2. Think statistics. Data science combines statistics with computer science to produce programs and algorithms that can ingest data and return meaningful insights. In order effectively analyze data, you need statistical knowledge as well as programming skills. Before we started on our Kaggle competition, we reviewed some basic statistics knowledge, which provided a base for the analyses we would perform using code.

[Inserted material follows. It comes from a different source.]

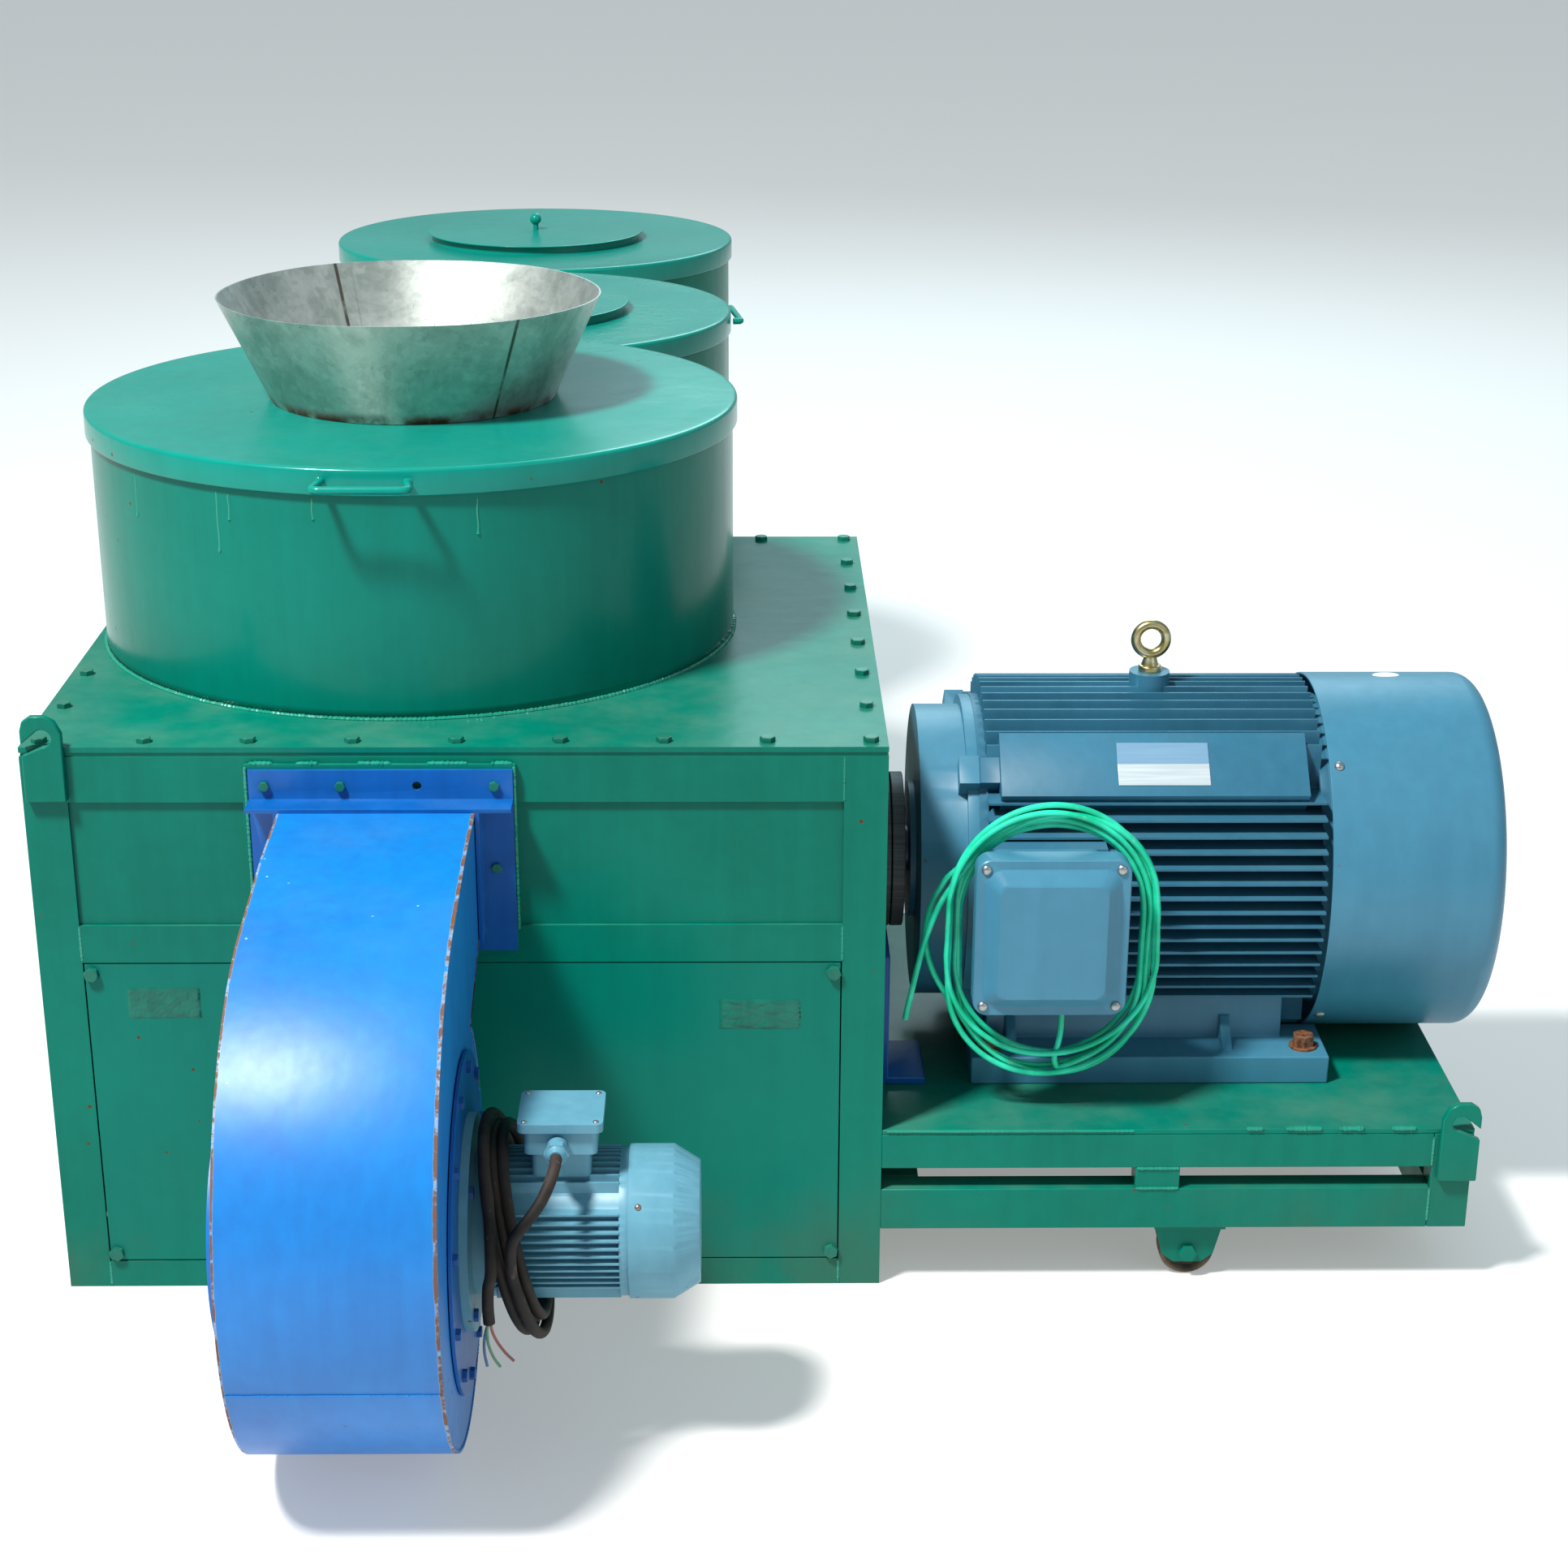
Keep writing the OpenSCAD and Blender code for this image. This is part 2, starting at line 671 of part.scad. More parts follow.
// Fan cover: a drum with a rounded far edge and slots for the air
module fan_cover() color(motor_blue) {
    edge_r = 30;
    t = 3;
    translate([body_x[1] - 5, axis_y, axis_z]) rotate([0, 90, 0]) {
        len_x = cover_end_x - body_x[1] + 5;
        difference() {
            rotate_extrude() union() {
                translate([fan_cover_r - t, 0]) square([t, len_x - edge_r]);
                translate([20, len_x - t]) square([fan_cover_r - edge_r - 20, t]);
                translate([fan_cover_r - edge_r, len_x - edge_r]) difference() {
                    intersection() {
                        circle(edge_r);
                        square(edge_r);
                    }
                    circle(edge_r - t);
                }
                translate([0, len_x - t]) square([20, t]);
            }
            for (a = [0:15:345], r = [70, 160])
                rotate([0, 0, a]) translate([r, -4, len_x - 10]) cube([75, 8, 20]);
        }
    }
}

// Dome-headed screws round the fan cover, and on the terminal box's cover
module motor_screws() color(steel) {
    for (a = [47, 133, 227, 313])
        translate([body_x[1] + 10, axis_y, axis_z]) rotate([a, 0, 0]) translate([0, fan_cover_r + 0.02, 0])
            rotate([-90, 0, 0]) cylinder(r1 = 8, r2 = 5, h = 5.5);
    for (sx = [-1, 1], sz = [-1, 1])
        translate([box_x + sx * 100, -568, box_z + sz * 110]) rotate([90, 0, 0])
            cylinder(r1 = 8, r2 = 6, h = 5);
}

// Terminal box: neck, tray and the wire's outlet under it
module terminal_box() color(motor_blue) {
    neck_y = axis_y - 290;
    difference() {
        union() {
            along_y(-530, neck_y) translate([box_x, box_z]) round_rect(174, 192, 18);
            along_y(-560, -530) translate([box_x, box_z]) round_rect(box_w, box_h, 22);
        }
        along_y(-565, neck_y - 6) translate([box_x, box_z]) round_rect(160, 178, 12);
    }
    rod_z(430, 448, 900, -515, 14);
    block([880, -529, 447.9], [920, -500, 480]);
}

// Cover of the terminal box, raised in the middle
module terminal_box_cover() color(motor_blue) {
    along_y(-568, -560) translate([box_x, box_z]) round_rect(box_w, box_h, 22);
    along_y(-588, -568) translate([box_x, box_z]) round_rect(182, 202, 24);
}

// Eye bolt in the motor's boss
module eye_bolt() color([0.70, 0.60, 0.30]) {
    translate([1061, axis_y, axis_z + eye_up]) {
        cylinder(r = 18, h = 10);
        translate([0, 0, -28]) cylinder(r = 8, h = 28);
        translate([0, 0, 52]) rotate([90, 0, 0]) rotate_extrude() translate([24, 0]) circle(8, $fn = 32);
        translate([0, 0, 9]) cylinder(r1 = 14, r2 = 9, h = 15);
    }
}

// Blank nameplate on its pad
module nameplate() color([0.80, 0.82, 0.84]) {
    translate([990, axis_y, axis_z]) rotate([-47.5, 0, 0]) translate([0, -289.5, -37]) cube([141, 1.5, 74]);
}

// ---------------------------------------------------------------- bed and castors

// Channel outline with its web at y = 0, flanges towards +Y, between z0 and z1
module channel(z0, z1) {
    difference() {
        rect2([0, z0], [45, z1]);
        rect2([6, z0 + 6], [50, z1 - 6]);
    }
}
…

“At its core, data science involves using automated methods to analyze massive amounts of data and to extract knowledge from them.” – NYU Data Science

Here is a quick recap:

Linear regression. One of the most basic analysis tools, linear regression is simple but often extremely useful. Regression means finding the line of best fit to a number of data points based on each point’s squared distance from the line. Regression can also be used for multivariable analysis. It is useful for extrapolation when working with correlated variables.

 

Classification. Classification involves separating data points into discrete groups and using those groups to infer further information. For example, you may want to teach an email application to tell spam from real mail.

Anomaly Detection. Anomaly detection is the identification of points that lie outside the normal range of a dataset. Also called outliers, these points can be helpful when trying to pinpoint things like bank fraud or defects. Anomaly detection can also be helpful when cleaning up datasets; sometimes outliers are the result of errors in data collection.

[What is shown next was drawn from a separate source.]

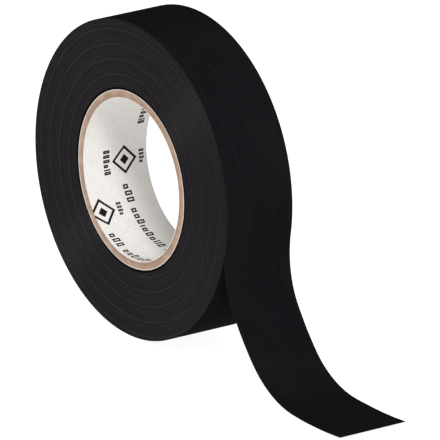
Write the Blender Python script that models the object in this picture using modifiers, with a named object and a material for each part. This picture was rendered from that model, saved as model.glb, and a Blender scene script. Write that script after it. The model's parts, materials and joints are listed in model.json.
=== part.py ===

3. Take advantage of Kernels. One of Kaggle’s coolest features is the access to other users’ shared code bases. They are under the ‘Kernels’ tab. Note that you can filter them by tool and sort in order of date, number of votes, and ‘hotness’. To get a running start, you can click into a kernel and click ‘Fork Notebook’ or ‘Fork Script’ to create a working copy for yourself.

Once you have your copy, you can work to improve that code rather than starting from scratch.

4. Consider your toolset. There is a huge variety of data science tools available on the Web, many of them 100% free.

Python, a general purpose programming language, is the most flexible and widely applicable of the tools mentioned here. If you want to learn to code, Python is a great choice because of its ease of use. Python also has a good selection of libraries that are tailored toward data analysis; a few of the most popular are Pandas, NumPy, and SciPy.

R is a programming language that was created specifically for statistical computing. It is the dominant language in the field of data analytics, and is widely supported by data science tools. It is very easy with R to implement statistical models and visualizations; it’s harder to use R if you want to do things outside the realm of statistical analysis.

Azure Machine Learning, released in 2015, is part of Microsoft’s collection of cloud services. With Azure ML, you can use drag and drop tools to create predictive models. Since this is a relatively new tool, I’ve included an example of the interface below.

Power BI is a fast-growing player in the data visualization sector. It is low cost and easy to use, and new features are released monthly. Take a look at the modern-looking visualizations you can create below.

In conclusion, if you are an aspiring data scientist, or are just interested in analytics, Kaggle is a great way to get started with some guidance from the community. Personally, I was able to use the Titanic competition to apply the Python I’ve been learning to real analysis tasks. I was even able to reuse one of the analyses I ran to answer some questions about a dataset at my current client.

Looking forward to our next hackathon: computer vision for handwriting analysis.